For a labor group in Negros Occidental, the measure seeking anew the provision of 14th month pay for private sector workers is a welcome development.

Wennie Sancho, secretary general of General Alliance of Workers Associations (Gawa), said 14th month pay will serve as supplemental income for the workers to augment their meager salary.

"The management has to understand that the 13th month pay being received by the workers is already passé as there have been reductions on their purchasing power," he added.

For PCCI, however, the provision of 14th month pay is a win-win solution.

Ratilla said those who can afford to pay should only be covered. "Small businesses should be given consideration."

She earlier told SunStar Bacolod that small and medium enterprises (SMEs) remain to be the backbone of the local economy. They comprise 94 to 96 percent of the economy, thus there is a need to empower them, the PCCI official added.
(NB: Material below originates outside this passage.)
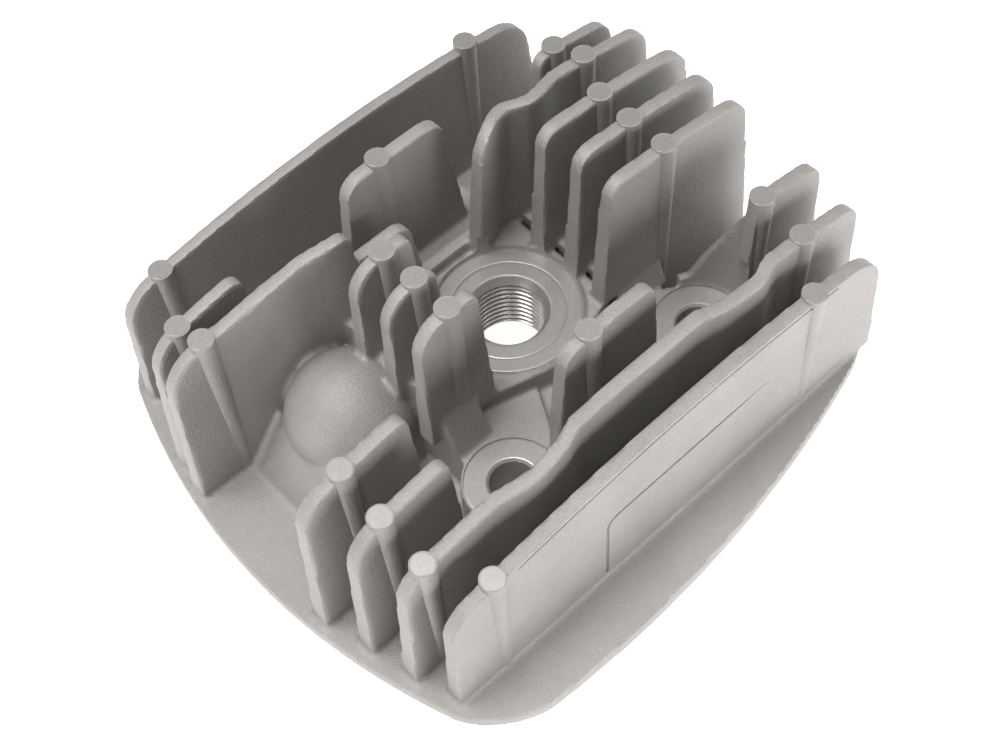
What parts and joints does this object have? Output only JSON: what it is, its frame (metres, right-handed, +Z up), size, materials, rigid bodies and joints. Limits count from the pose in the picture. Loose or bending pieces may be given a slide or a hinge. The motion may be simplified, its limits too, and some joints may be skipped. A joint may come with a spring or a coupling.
{
  "type": "air-cooled cylinder head",
  "caption": "Bare air-cooled aluminium cylinder head of a small two-stroke engine, with tall cooling fins, a threaded plug hole and four stud holes.",
  "frame": {"origin": "middle of the bounding box, at the height of the gasket face", "axes": "+Z up out of the gasket face towards the fin tips, +X along the fins away from the blind boss, +Y across the fins towards the row of fins that stands apart"},
  "size_m": [0.1114, 0.1038, 0.0504],
  "materials": {
    "cast": "matt sand-blasted casting",
    "machined": "casting with turned faces"
  },
  "bodies": {
    "root": {"back_web": "cast", "base_flange": "cast", "blind_boss": "cast", "fin_a": "cast", "fin_b": "cast", "fin_c_left": "cast", "fin_c_middle": "cast", "fin_c_right": "cast", "fin_d_left": "cast", "fin_f_ledge": "cast", "fin_f_left": "cast", "fin_f_right": "cast", "fin_f_step": "cast", "fin_g_left": "cast", "fin_g_middle": "cast", "fin_g_right": "cast", "fin_h": "cast", "front_web": "cast", "gasket_deck": "machined", "plug_boss": "machined", "right_fin_back": "cast", "right_fin_front": "cast", "right_fin_middle": "cast", "short_fin_back": "cast", "short_fin_front": "cast", "short_fin_middle": "cast", "shoulder_left": "cast", "shoulder_right": "cast", "stud_pad_back_left": "cast", "stud_pad_back_right": "cast", "stud_pad_front_left": "cast", "stud_pad_front_right": "cast", "stud_well_wall": "cast"}
  },
  "joints": []
}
The proposed measure covers all non-government rank and file employees regardless of their employment status, designation and irrespective of the method by which their wages are paid provided that they have worked at least one month during the calendar year.

Under which, the 13th month pay shall be paid not later than June 14 and the 14th month pay shall be paid not later than December 24 of every year provided, however, that the frequency of payment of this monetary benefits may be the subject of agreement between employer and employee or any recognized or collective bargaining agent of employees.

The proposal pegs the minimum amount of the 14th month pay at not less than 1/12 of the total basic salary earned by the employee within the calendar year.

It should not be below the employees’ basic salary.

It can be recalled that the local business, earlier, expressed apprehensions on the bill as “it may deter business growth.”

Frank Carbon, chief executive officer of Metro Bacolod Chamber of Commerce and Industry (MBCCI), said the proposal to require private companies to pay their rank-and-file employees a 14th month pay will lead to laziness on the part of the workers.

"It will not invite businesses to grow," Carbon said, adding that "what is needed maybe is incentive or productivity bonus, not a 14th month pay that will make workers to just wait instead of encouraging them to work hard."